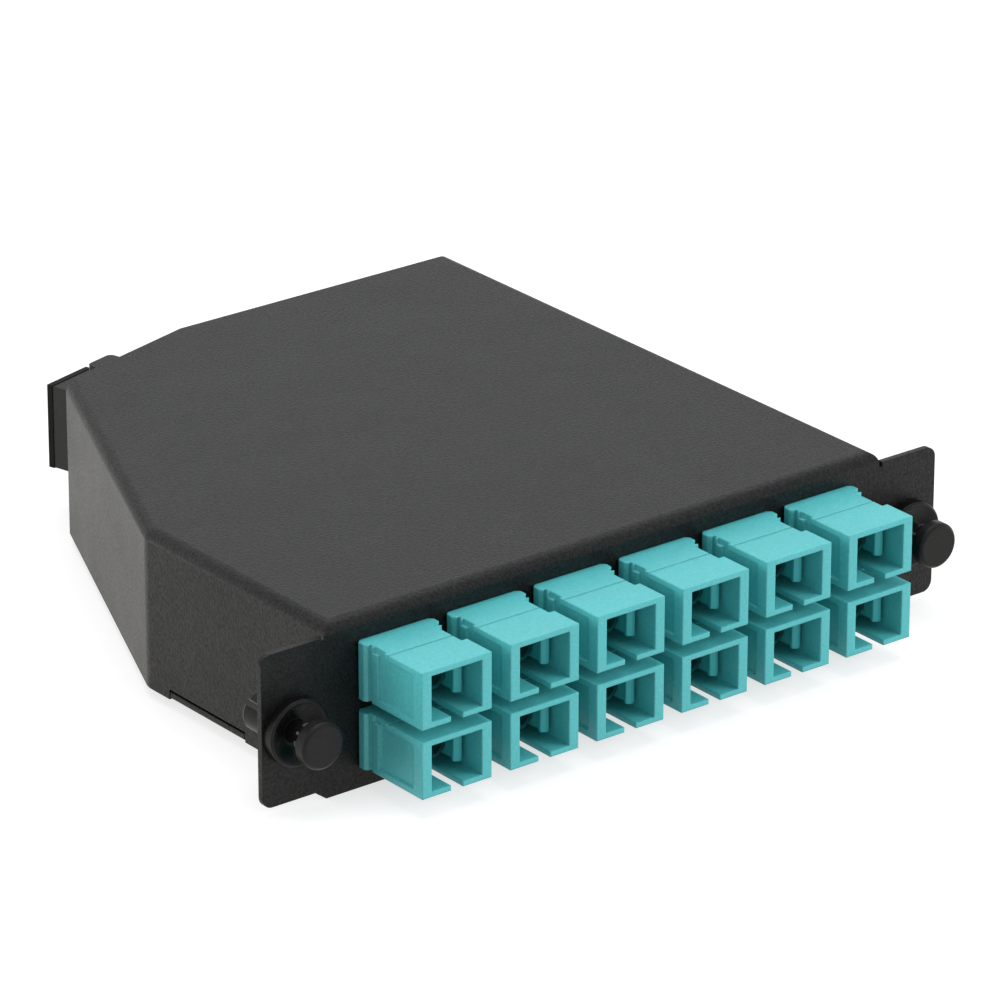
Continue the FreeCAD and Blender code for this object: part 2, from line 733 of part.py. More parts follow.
def make_adapters():
    """A housing, an insert and a clip at each place, and the sleeves as one group."""
    forms = {
        "adapter_housing": make_adapter_housing_form(),
        "adapter_insert": make_adapter_insert_form(),
        "adapter_clip": make_adapter_clip_form(),
    }
    places = [(row, column) for row in ROWS for column in range(COLUMNS)]
    points = [(column_x(column), "0", row_z(ROWS[row])) for row, column in places]
    made = [
        copy_of(form, f"{name}_{row}_{column + 1}", point)
        for name, form in forms.items()
        for (row, column), point in zip(places, points)
    ]
    return made + [group_of(make_sleeve_form(), "alignment_sleeves", points)]


# Push-pull latches, drawn about their own axes

def make_latch_grommet_form():
    """Ring with a funnel before the ear, and a stud through it, split into four legs."""
    body = new_body("latch_grommet_form")
    floor = add(ring_face, dim("dish_depth"))
    end = dim("stud_length")
    turn(body, [
        (bore_radius, end),
        (less(dim("stud_radius"), half(dim("stud_bevel"))), end),
        (dim("stud_radius"), less(end, dim("stud_bevel"))),
        (dim("stud_radius"), panel_front),
        (dim("ring_radius"), panel_front),
        (dim("ring_radius"), add(ring_face, dim("ring_bevel"))),
        (less(dim("ring_radius"), dim("ring_bevel")), ring_face),
        (dim("dish_radius"), ring_face),
        (add(bore_radius, dim("dish_land")), floor),
        (bore_radius, floor),
    ])
    across = times(3, dim("stud_radius"))
    for width, height in ((dim("stud_slot"), across), (across, dim("stud_slot"))):
        cut(body, "XZ", [centred(width, height)], dim("stud_neck"), add(end, past))
    return body


def make_latch_plunger_form():
    """Knob, tapered neck and shaft, turned in one piece."""
    body = new_body("latch_plunger_form")
    back = less(ring_face, dim("knob_gap"))
    front = less(back, dim("knob_thick"))
    neck_end = add(back, dim("neck_length"))
    tail = less(dim("stud_length"), dim("shaft_short"))
    turn(body, [
        ("0", front),
        (less(dim("knob_radius"), dim("knob_bevel")), front),
        (dim("knob_radius"), add(front, dim("knob_bevel"))),
        (dim("knob_radius"), less(back, dim("knob_bevel"))),
        (less(dim("knob_radius"), dim("knob_bevel")), back),
        (dim("neck_radius"), back),
        (dim("neck_end_radius"), neck_end),
        (dim("shaft_radius"), neck_end),
        (dim("shaft_radius"), tail),
        ("0", tail),
    ])
    return body


def make_latches():
    forms = {"latch_grommet": make_latch_grommet_form(), "latch_plunger": make_latch_plunger_form()}
    return [
        copy_of(form, f"{name}_{side}", (times(sign, latch_x), "0", "0"))
        for name, form in forms.items()
        for side, sign in SIDES.items()
    ]


# Multi-fibre adapter, drawn with +X along the slanted rear wall and +Y out of it

def set_on_rear_wall(body):
    """Turns a piece to the slanted rear wall and moves it there."""
    angle = value(dim("rear_angle"))
    body.Placement = FreeCAD.Placement(FreeCAD.Vector(), FreeCAD.Rotation(FreeCAD.Vector(0, 0, 1), angle))
    body.setExpression("Placement.Rotation.Angle", dim("rear_angle"))
    x, y = on_rear_wall(dim("rear_place"), "0")
    place(body, (x, y, dim("rear_level")))


def make_rear_adapter():
    body = new_body("rear_adapter_housing")
    wide = dim("rear_wide")
    tall = dim("rear_tall")
    end = dim("rear_reach")
    start = minus(add(gauge, dim("rear_inside")))
    depth = dim("rear_port_depth")
    collar = less(end, dim("rear_collar"))
    rise = times(2, dim("rear_collar_rise"))
    pad(body, "XZ", [centred(wide, tall)], start, collar)
    pad(body, "XZ", [centred(add(wide, rise), add(tall, rise))], collar, end)
    flange_wide = add(wide, times(2, dim("rear_flange_wide")))
    flange_tall = add(tall, times(2, dim("rear_flange_tall")))
    pad(body, "XZ", [centred(flange_wide, flange_tall)], "0", dim("rear_flange_thick"))
    walls = times(2, dim("rear_wall"))
    port = centred(less(wide, walls), less(tall, walls))
    groove = centred(
        times(2, dim("rear_key_depth")), dim("rear_key_width"), less(half(wide), dim("rear_wall"))
    )
    cut(body, "XZ", [port], less(end, depth), end)
    cut(body, "XZ", [port], start, less(end, depth, dim("rear_web")))
    cut(body, "XZ", [groove], less(end, depth), end)
    window = centred(dim("rear_window_wide"), dim("rear_window_tall"))
    cut(body, "XZ", [window], start, end)
    set_on_rear_wall(body)
    return body


def make_rear_clip():
    """Spring frame round the adapter, against the wall's inner face."""
    body = new_body("rear_adapter_clip")
    slack = times(2, dim("clip_gap"))
    inner_wide = add(dim("rear_wide"), slack)
    inner_tall = add(dim("rear_tall"), slack)
    rim = times(2, dim("rear_clip_rim"))
    end = minus(gauge)
    start = less(end, dim("rear_clip_thick"))
    pad(body, "XZ", [centred(add(inner_wide, rim), add(inner_tall, rim))], start, end)
    cut(body, "XZ", [centred(inner_wide, inner_tall)], start, end)
    set_on_rear_wall(body)
    return body


# Fastening

def make_fastening():
    """Standoffs under the cover, and the screws that hold the pan to them."""
    post = new_body("cover_standoff_form")
    pad(post, "XY", [many_sided(dim("post_radius"), 6)], pan_top, top_inside)
    cut(post, "XY", [many_sided(dim("post_bore"))], pan_top, add(pan_top, dim("post_bore_depth")))
    screw = new_body("base_screw_form")
    level = dim("pan_level")
    head = many_sided(dim("screw_head_radius"), HEAD_SIDES)
    pad(screw, "XY", [head], less(level, dim("screw_head_height")), level)
    pad(screw, "XY", [many_sided(dim("screw_radius"))], level, add(level, dim("screw_length")))
    points = [(x, y, "0") for x, y in post_places()]
    return [group_of(post, "cover_standoffs", points), group_of(screw, "base_screws", points)]


# Fibre guides

def make_guides():
    """Curved walls in a ring on the pan, each with a retaining finger at its top."""
    form = new_body("fibre_guide_form")
    outer = dim("guide_radius")
    inner = less(outer, dim("guide_wall"))
    top = add(pan_top, dim("guide_height"))
    foot_top = add(pan_top, dim("guide_foot_thick"))
    foot = sector(less(inner, dim("guide_foot")), outer, dim("guide_sweep"))
    pad(form, "XY", [foot], pan_top, foot_top)
    pad(form, "XY", [sector(inner, outer, dim("guide_sweep"))], pan_top, top)
    finger = sector(inner, add(outer, dim("guide_foot")), dim("finger_sweep"))
    pad(form, "XY", [finger], less(top, dim("guide_foot_thick")), top)
    centre = (dim("guide_x"), dim("guide_y"), "0")
    guides = group_of(form, "fibre_guides", [centre] * GUIDES)
    for index, guide in enumerate(guides.Links):
        turned = FreeCAD.Rotation(FreeCAD.Vector(0, 0, 1), 360 * (index + 0.5) / GUIDES)
        guide.Placement = FreeCAD.Placement(guide.Placement.Base, turned)
        place(guide, centre)
    return guides


def export(pieces):
    """Writes each piece to a file of its own, once all of them are sound."""
    for item in doc.Objects:
        if "Invalid" in item.State or "Error" in item.State:
            raise RuntimeError(f"{item.Label} failed: {item.State}")
    for piece in pieces:
        if piece.Shape.isNull() or not piece.Shape.isValid():
            raise RuntimeError(f"{piece.Label} has no valid shape")
    os.makedirs("parts", exist_ok=True)
    for piece in pieces:
        piece.Shape.exportStep(f"parts/{piece.Label}.step")


pieces = [make_top_cover(), make_base_pan()]
pieces += make_adapters()
pieces += make_latches()
pieces += [make_rear_adapter(), make_rear_clip()]
pieces += make_fastening()
pieces.append(make_guides())
doc.recompute()
export(pieces)
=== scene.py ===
# Fibre cassette: folded black case, aqua adapters, push-pull latches and a rear adapter.
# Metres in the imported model's own frame. The pieces' settings are in millimetres and degrees,
# those of the finishes and the stage in metres.
import math

import bmesh
import bpy
from mathutils import Matrix, Vector


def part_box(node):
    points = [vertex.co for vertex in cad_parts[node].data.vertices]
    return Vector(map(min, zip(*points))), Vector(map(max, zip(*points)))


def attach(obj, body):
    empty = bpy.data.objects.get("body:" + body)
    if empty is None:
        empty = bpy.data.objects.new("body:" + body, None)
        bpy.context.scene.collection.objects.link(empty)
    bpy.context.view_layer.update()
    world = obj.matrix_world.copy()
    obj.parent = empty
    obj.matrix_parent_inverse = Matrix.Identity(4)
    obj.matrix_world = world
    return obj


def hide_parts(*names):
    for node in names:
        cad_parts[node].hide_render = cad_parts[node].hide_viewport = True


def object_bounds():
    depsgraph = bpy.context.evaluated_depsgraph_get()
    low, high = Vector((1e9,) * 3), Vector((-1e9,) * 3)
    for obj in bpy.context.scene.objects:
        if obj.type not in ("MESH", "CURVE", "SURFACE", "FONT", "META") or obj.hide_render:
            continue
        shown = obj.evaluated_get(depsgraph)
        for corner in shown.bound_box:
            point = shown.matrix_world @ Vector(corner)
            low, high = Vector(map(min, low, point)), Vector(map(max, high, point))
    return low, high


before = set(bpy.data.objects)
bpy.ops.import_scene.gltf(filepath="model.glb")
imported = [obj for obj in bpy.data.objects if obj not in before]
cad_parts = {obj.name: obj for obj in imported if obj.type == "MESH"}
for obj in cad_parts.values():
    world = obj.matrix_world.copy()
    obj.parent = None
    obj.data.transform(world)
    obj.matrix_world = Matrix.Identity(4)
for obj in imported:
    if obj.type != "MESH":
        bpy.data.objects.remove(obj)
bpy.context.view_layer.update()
mm = 0.001
columns = 6
rows = ("upper", "lower")
sides = ("left", "right")
placeNames = [f"{row}_{column + 1}" for row in rows for column in range(columns)]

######

# [Task details]
Only the lines from the one bearing "pieces = [make_top_cover(), make_base_pan()]" through the one bearing "before = set(bpy.data.objects)" should be repeated, exactly as given.

# [Answer for the task]
pieces = [make_top_cover(), make_base_pan()]
pieces += make_adapters()
pieces += make_latches()
pieces += [make_rear_adapter(), make_rear_clip()]
pieces += make_fastening()
pieces.append(make_guides())
doc.recompute()
export(pieces)
=== scene.py ===
# Fibre cassette: folded black case, aqua adapters, push-pull latches and a rear adapter.
# Metres in the imported model's own frame. The pieces' settings are in millimetres and degrees,
# those of the finishes and the stage in metres.
import math

import bmesh
import bpy
from mathutils import Matrix, Vector


def part_box(node):
    points = [vertex.co for vertex in cad_parts[node].data.vertices]
    return Vector(map(min, zip(*points))), Vector(map(max, zip(*points)))


def attach(obj, body):
    empty = bpy.data.objects.get("body:" + body)
    if empty is None:
        empty = bpy.data.objects.new("body:" + body, None)
        bpy.context.scene.collection.objects.link(empty)
    bpy.context.view_layer.update()
    world = obj.matrix_world.copy()
    obj.parent = empty
    obj.matrix_parent_inverse = Matrix.Identity(4)
    obj.matrix_world = world
    return obj


def hide_parts(*names):
    for node in names:
        cad_parts[node].hide_render = cad_parts[node].hide_viewport = True


def object_bounds():
    depsgraph = bpy.context.evaluated_depsgraph_get()
    low, high = Vector((1e9,) * 3), Vector((-1e9,) * 3)
    for obj in bpy.context.scene.objects:
        if obj.type not in ("MESH", "CURVE", "SURFACE", "FONT", "META") or obj.hide_render:
            continue
        shown = obj.evaluated_get(depsgraph)
        for corner in shown.bound_box:
            point = shown.matrix_world @ Vector(corner)
            low, high = Vector(map(min, low, point)), Vector(map(max, high, point))
    return low, high


before = set(bpy.data.objects)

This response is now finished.